Breast reconstruction is surgery to replace your breast shape after a mastectomy. A mastectomy is an operation to remove the whole breast (or as much breast tissue as possible). Breast reconstruction can be done at the same time as a mastectomy (immediate reconstruction), a few months, or even years afterwards (delayed reconstruction).
If you’ve had a bilateral or contralateral mastectomy (the removal of both breasts) to reduce your risk of developing cancer, breast reconstruction will create new breast shapes.
If you are having one breast reconstructed, following cancer treatment, the surgeon will try to match the new breast to your other breast as closely as possible. You may also be offered surgery to your other breast to help match your breasts.
Breast reconstruction usually involves more than one operation.
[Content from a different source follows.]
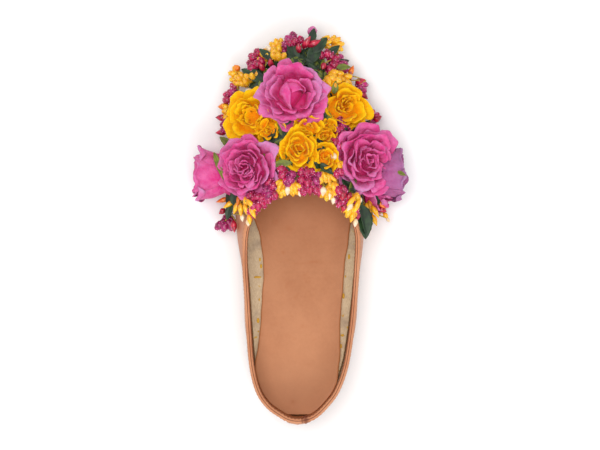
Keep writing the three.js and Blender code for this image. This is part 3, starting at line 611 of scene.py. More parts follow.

The first operation creates a breast shape. Then, further procedures may be done to improve the appearance of your breast.
The new breast shape can be made with a breast implant, or by using tissue taken from another part of your body, or a combination of both. Your surgeon will advise you on the type of reconstruction that is most suitable for you.
Many women who have a mastectomy have their nipple removed as part of the operation. If you decide to have a new nipple made you would usually have this done as a separate operation. It’s normally done a few months after when the new breast has settled into its final shape.
Women who have part of their breast removed (lumpectomy) usually don’t need a full breast reconstruction. But, if the appearance of the breast isn’t right after a lumpectomy, some of the techniques described in this section can be used to help.